Cela dit, si je comprends les gens de bouder les emplois mal rémunérés, dévalorisés et, souvent, en plus, rushants, je crois qu’il serait facile de dire que les employeurs sont juste cheaps. Certes, dans le lot, il y en a qui sont clairement radins, préférant maximiser leurs profits au détriment de leurs équipes – c’est vraiment indécent quand une direction générale fait plusieurs dizaines de fois le revenu de son plus bas salarié.

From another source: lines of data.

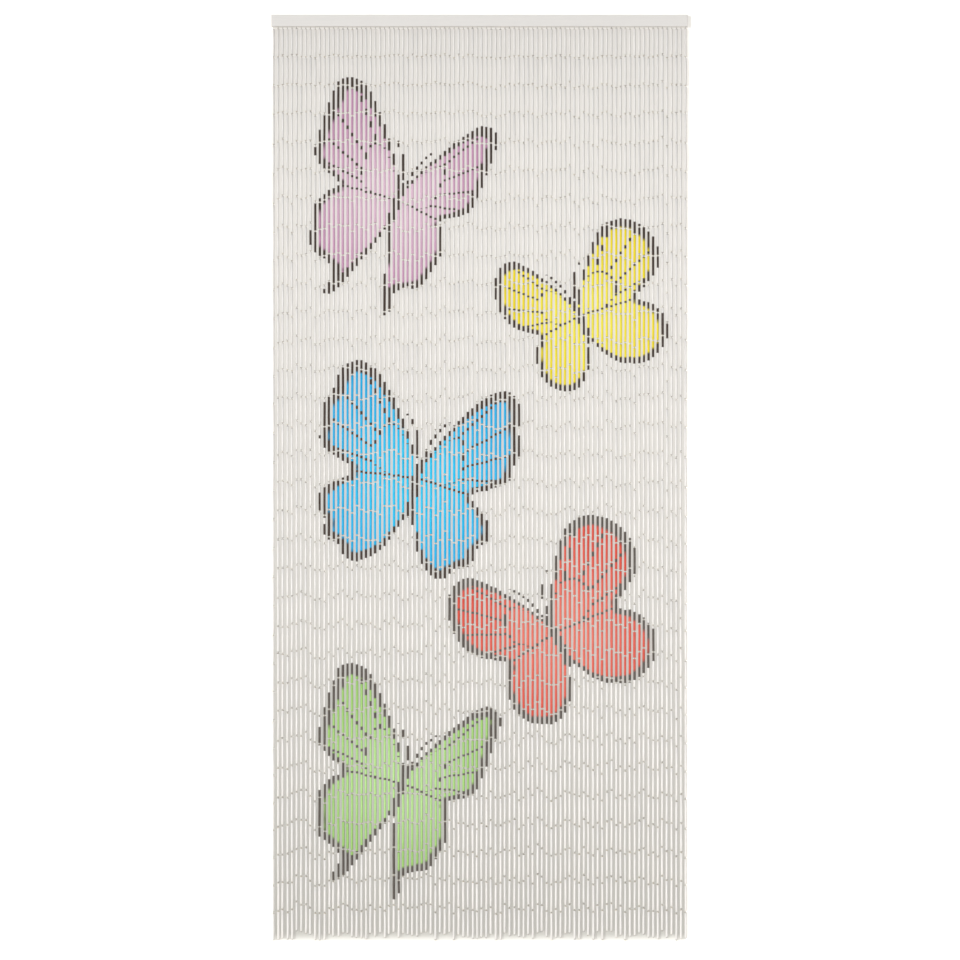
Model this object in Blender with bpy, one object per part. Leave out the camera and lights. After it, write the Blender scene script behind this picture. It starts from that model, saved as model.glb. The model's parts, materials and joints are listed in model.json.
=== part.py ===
"""Bamboo door curtain: ninety strands of tubes hanging from a painted wooden header rail.

The front faces -Y. The origin is the middle of the rail's back face, where the rail is fixed
to the wall over the door. Each strand is one long four-sided rod here, hung by a thin neck from
a root strip that runs inside a groove in the rail's underside.
"""

import math
import random

import bmesh
import bpy
from mathutils import Vector

# Whole curtain, in metres
CURTAIN_WIDTH = 0.900
CURTAIN_DROP = 2.000

# Header rail
RAIL_HEIGHT = 0.026
RAIL_DEPTH = 0.014
RAIL_ROUNDING = 0.0015
ROUNDING_STEPS = 2

# Groove in the rail's underside, which holds the root strip
GROOVE_WIDTH = 0.0066
GROOVE_HEIGHT = 0.0060
GROOVE_END_WALL = 0.0012
CLEARANCE = 0.0003

# Root strip and necks
STRIP_HEIGHT = 0.0030
NECK_WIDTH = 0.0014
NECK_DROP = 0.0035

# Strands
STRAND_COUNT = 90
STRAND_PITCH = 0.0100
TUBE_WIDTH = 0.0052
SHOULDER_HEIGHT = 0.0006
BODY_RINGS = 9

# How unevenly the strands hang. A higher gathering puts more of the feet near the lowest one
SEED = 31
LONGEST_STRAND = 0
TOP_SCATTER = 0.0010
FOOT_SCATTER = 0.0210
FOOT_GATHERING = 1.5
SIDE_SWAY = 0.0009
DEPTH_SWAY = 0.0012
SLOW_BEATS = (0.4, 1.1)
QUICK_BEATS = (1.6, 2.6)
SLOW_SHARE = 0.65

# Finishes, as linear colour and roughness
RAIL_PAINT = ((0.78, 0.76, 0.72), 0.55)
PALE_BAMBOO = ((0.74, 0.71, 0.64), 0.50)

RAIL_TOP = RAIL_HEIGHT / 2
RAIL_UNDERSIDE = -RAIL_HEIGHT / 2
MIDDLE_Y = -RAIL_DEPTH / 2
LOWEST_FOOT = RAIL_TOP - CURTAIN_DROP
STRIP_TOP = RAIL_UNDERSIDE + GROOVE_HEIGHT - CLEARANCE
STRIP_BOTTOM = STRIP_TOP - STRIP_HEIGHT
STRIP_LENGTH = CURTAIN_WIDTH - 2 * (GROOVE_END_WALL + CLEARANCE)
STRIP_WIDTH = GROOVE_WIDTH - 2 * CLEARANCE


def clear_scene():
    for old in list(bpy.data.objects):
        bpy.data.objects.remove(old, do_unlink=True)


def paint(name, colour, roughness):
    """A Principled material of one colour for a wooden piece."""
    material = bpy.data.materials.new(name)
    material.use_nodes = True
    shader = material.node_tree.nodes["Principled BSDF"]
    shader.inputs["Base Color"].default_value = (*colour, 1.0)
    shader.inputs["Roughness"].default_value = roughness
    shader.inputs["Metallic"].default_value = 0.0
    return material


def add_object(name, bm, material):
    """Turns a bmesh into a named object in the scene."""
    mesh = bpy.data.meshes.new(name)
    bm.to_mesh(mesh)
    bm.free()
    obj = bpy.data.objects.new(name, mesh)
    bpy.context.scene.collection.objects.link(obj)
    if material:
        mesh.materials.append(material)
    return obj


def block(name, size, centre, material):
    """A box of the given size, with its scale already in the mesh."""
    bm = bmesh.new()
    bmesh.ops.create_cube(bm, size=1.0)
    bmesh.ops.scale(bm, verts=bm.verts, vec=size)
    obj = add_object(name, bm, material)
    obj.location = centre
    return obj


def make_rail():
    """The wooden rail, its long edges rounded over and its underside grooved."""
    rail = block(
        "header_rail",
        (CURTAIN_WIDTH, RAIL_DEPTH, RAIL_HEIGHT),
        (0.0, MIDDLE_Y, 0.0),
        paint("ivory_painted_wood", *RAIL_PAINT),
    )
    groove = block(
        "groove_cutter",
        (CURTAIN_WIDTH - 2 * GROOVE_END_WALL, GROOVE_WIDTH, 2 * GROOVE_HEIGHT),
        (0.0, MIDDLE_Y, RAIL_UNDERSIDE),
        None,
    )
    groove.hide_render = True
    groove.display_type = "WIRE"

    rounding = rail.modifiers.new("rounded_edges", "BEVEL")
    rounding.width = RAIL_ROUNDING
    rounding.segments = ROUNDING_STEPS
    rounding.limit_method = "ANGLE"
    cut = rail.modifiers.new("groove", "BOOLEAN")
    cut.operation = "DIFFERENCE"
    cut.solver = "EXACT"
    cut.object = groove
    return rail


def smooth_sway(rng, reach):
    """A function of t, from 0 at the top to 1 at the foot: two waves that grow to +-reach."""
    slow_phase = rng.uniform(0, math.tau)
    quick_phase = rng.uniform(0, math.tau)
    slow_beats = rng.uniform(*SLOW_BEATS)
    quick_beats = rng.uniform(*QUICK_BEATS)

    def at(t):
        slow = math.sin(math.tau * slow_beats * t + slow_phase)
        quick = math.sin(math.tau * quick_beats * t + quick_phase)
        return reach * t * (SLOW_SHARE * slow + (1 - SLOW_SHARE) * quick)

    return at


def strand_rings(index, rng):
    """The (centre, width) of each ring down one strand, from the foot of its neck to its cut end."""
    x = (index - (STRAND_COUNT - 1) / 2) * STRAND_PITCH
    top = RAIL_UNDERSIDE - NECK_DROP + rng.uniform(-TOP_SCATTER, TOP_SCATTER)
    foot = LOWEST_FOOT + FOOT_SCATTER * rng.random() ** FOOT_GATHERING
    if index == LONGEST_STRAND:
        foot = LOWEST_FOOT
    side = smooth_sway(rng, SIDE_SWAY)
    depth = smooth_sway(rng, DEPTH_SWAY)

    rings = [(Vector((x, MIDDLE_Y, top)), NECK_WIDTH)]
    body_top = top - SHOULDER_HEIGHT
    for ring in range(BODY_RINGS + 1):
        t = ring / BODY_RINGS
        z = body_top + (foot - body_top) * t
        rings.append((Vector((x + side(t), MIDDLE_Y + depth(t), z)), TUBE_WIDTH))
    return rings


def turn_to_diamond(face, centre, width):
    """Moves the four corners of an upright rectangle to a diamond, one corner towards the front."""
    middle = face.calc_center_median()
    for vert in face.verts:
        across = math.copysign(1.0, vert.co.x - middle.x)
        along = math.copysign(1.0, vert.co.y - middle.y)
        outward = Vector((across + along, along - across, 0.0)).normalized()
        vert.co = centre + outward * width / 2


def move_ring(face, centre, width):
    """Moves a ring to a new centre and gives it a new width, without turning it."""
    middle = face.calc_center_median()
    for vert in face.verts:
        outward = (vert.co - middle).normalized()
        vert.co = centre + outward * width / 2


def make_strands():
    """The root strip, one cell long for each strand, with every strand drawn down out of its cell."""
    bm = bmesh.new()
    bmesh.ops.create_grid(bm, x_segments=STRAND_COUNT, y_segments=1, size=0.5)
    bmesh.ops.scale(bm, verts=bm.verts, vec=(STRIP_LENGTH, STRIP_WIDTH, 1.0))
    bmesh.ops.translate(bm, verts=bm.verts, vec=(0.0, MIDDLE_Y, STRIP_BOTTOM))
    underside = sorted(bm.faces, key=lambda face: face.calc_center_median().x)

    raised = bmesh.ops.extrude_face_region(bm, geom=bm.faces[:], use_keep_orig=True)
    top_verts = [part for part in raised["geom"] if isinstance(part, bmesh.types.BMVert)]
    bmesh.ops.translate(bm, verts=top_verts, vec=(0.0, 0.0, STRIP_HEIGHT))

    bmesh.ops.inset_individual(bm, faces=underside, thickness=NECK_WIDTH)
    rng = random.Random(SEED)
    for index, face in enumerate(underside):
        rings = strand_rings(index, rng)
        root = Vector((rings[0][0].x, MIDDLE_Y, STRIP_BOTTOM))
        turn_to_diamond(face, root, NECK_WIDTH)
        for centre, width in rings:
            face = bmesh.ops.extrude_discrete_faces(bm, faces=[face])["faces"][0]
            move_ring(face, centre, width)

    bmesh.ops.recalc_face_normals(bm, faces=bm.faces)
    return add_object("strands", bm, paint("pale_bamboo", *PALE_BAMBOO))


clear_scene()
make_rail()
make_strands()
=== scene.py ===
# %% [markdown]
# # A bamboo door curtain
#
# A string curtain is one small shape, repeated: ninety strands, and on each of them thirty-two
# tubes of bamboo hooked together with wire. The tubes are painted ivory, and five butterflies
# are painted across them while they hang. This script builds the finished curtain round a plain
# model of it, which gives every place and size: a header rail, and each strand as one long rod.

# %% Set up
import json
import math
import random

import bmesh
import bpy
from mathutils import Matrix, Vector

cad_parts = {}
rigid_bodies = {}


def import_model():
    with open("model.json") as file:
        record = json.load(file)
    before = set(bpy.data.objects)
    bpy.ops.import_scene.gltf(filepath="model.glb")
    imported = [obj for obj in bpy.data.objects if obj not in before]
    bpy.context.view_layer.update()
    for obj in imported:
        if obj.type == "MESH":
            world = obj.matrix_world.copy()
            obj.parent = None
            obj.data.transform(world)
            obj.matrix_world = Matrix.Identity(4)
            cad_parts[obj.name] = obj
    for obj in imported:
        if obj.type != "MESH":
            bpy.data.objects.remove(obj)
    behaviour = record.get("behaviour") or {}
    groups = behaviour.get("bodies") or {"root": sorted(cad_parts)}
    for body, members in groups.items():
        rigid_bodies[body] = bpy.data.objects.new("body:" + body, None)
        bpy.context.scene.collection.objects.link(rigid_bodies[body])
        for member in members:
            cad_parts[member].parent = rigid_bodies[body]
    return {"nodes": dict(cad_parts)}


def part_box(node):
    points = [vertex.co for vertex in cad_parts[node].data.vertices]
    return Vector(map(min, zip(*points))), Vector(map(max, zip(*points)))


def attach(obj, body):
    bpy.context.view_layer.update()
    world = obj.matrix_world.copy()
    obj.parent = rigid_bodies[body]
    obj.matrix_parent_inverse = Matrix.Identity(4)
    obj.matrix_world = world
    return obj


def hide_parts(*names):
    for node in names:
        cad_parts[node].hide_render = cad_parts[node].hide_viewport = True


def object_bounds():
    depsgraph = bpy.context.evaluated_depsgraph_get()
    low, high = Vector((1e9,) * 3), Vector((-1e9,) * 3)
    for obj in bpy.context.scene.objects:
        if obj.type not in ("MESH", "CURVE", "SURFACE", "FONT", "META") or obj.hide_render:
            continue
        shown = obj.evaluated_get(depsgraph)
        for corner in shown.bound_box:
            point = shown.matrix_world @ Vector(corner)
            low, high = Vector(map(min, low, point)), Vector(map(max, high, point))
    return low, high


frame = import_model()
solid_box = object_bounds()
rail_low, rail_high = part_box("header_rail")
MM = 0.001
print("curtain of", [round(side / MM) for side in solid_box[1] - solid_box[0]], "mm")

# %% [markdown]
# ## Helpers
#
# Materials and Geometry Nodes are both trees of nodes, so one small function serves them all. It
# adds a node, sets its properties, and then fills its inputs in order: another node or socket is
# linked, a plain value is typed in, and None leaves an input alone. The kinds of node that come up
# most get short names, and a Math node adds unless it is told otherwise. Colours are written in
# hex, which is sRGB, and Blender wants them linear.

# %% Helpers
MATH, VECTOR_MATH = "ShaderNodeMath", "ShaderNodeVectorMath"
MIX, MAP_RANGE = "ShaderNodeMix", "ShaderNodeMapRange"
COMBINE, SEPARATE = "ShaderNodeCombineXYZ", "ShaderNodeSeparateXYZ"
NOISE, COORDINATES, LOOK_UP = "ShaderNodeTexNoise", "ShaderNodeTexCoord", "ShaderNodeAttribute"
SET_POSITION, SET_MATERIAL = "GeometryNodeSetPosition", "GeometryNodeSetMaterial"
STORE, READ = "GeometryNodeStoreNamedAttribute", "GeometryNodeInputNamedAttribute"
RANDOM = "FunctionNodeRandomValue"


def fill(tree, socket, value):
    """Links a node or a socket to an input, or types a plain value in."""
    if isinstance(value, bpy.types.Node):
        value = next(output for output in value.outputs if output.enabled)
    if isinstance(value, bpy.types.NodeSocket):
        tree.links.new(value, socket)
    elif value is not None:
        socket.default_value = value


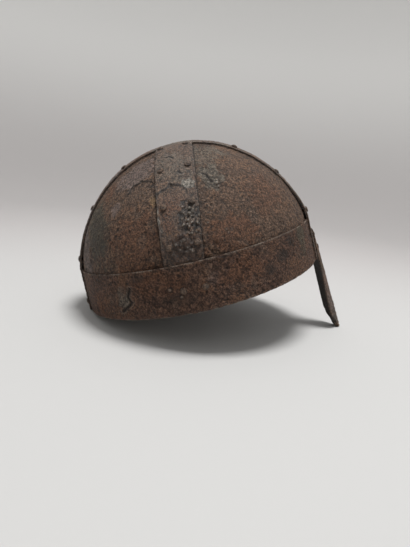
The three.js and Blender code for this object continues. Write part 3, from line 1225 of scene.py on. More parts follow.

Sauf que certains organismes ou entreprises aimeraient ça mieux rémunérer leurs employé.e.s, mais ils sont, eux aussi, précaires. Je pense entre autres aux fermes, aux organismes communautaires ou aux petites entreprises culturelles. Ceux-ci sont coincés en bas de l’échelle économique. Quand on veut toujours payer le moins cher possible notre tomate, ça retombe pas mal sur les épaules du producteur de tomates.

Loin de s’autoréguler, le néolibéralisme s’autoécartèle.

Quand c’est rendu que des milliardaires aux États-Unis considèrent la lutte aux inégalités comme une urgence nationale, que le gouvernement doit arrêter de diminuer leur charge fiscale, voire l’augmenter, c’est un signe que le système est rendu pas mal tordu.

La pénurie de main-d’œuvre n’est pas un problème générationnel, c’est un problème de société.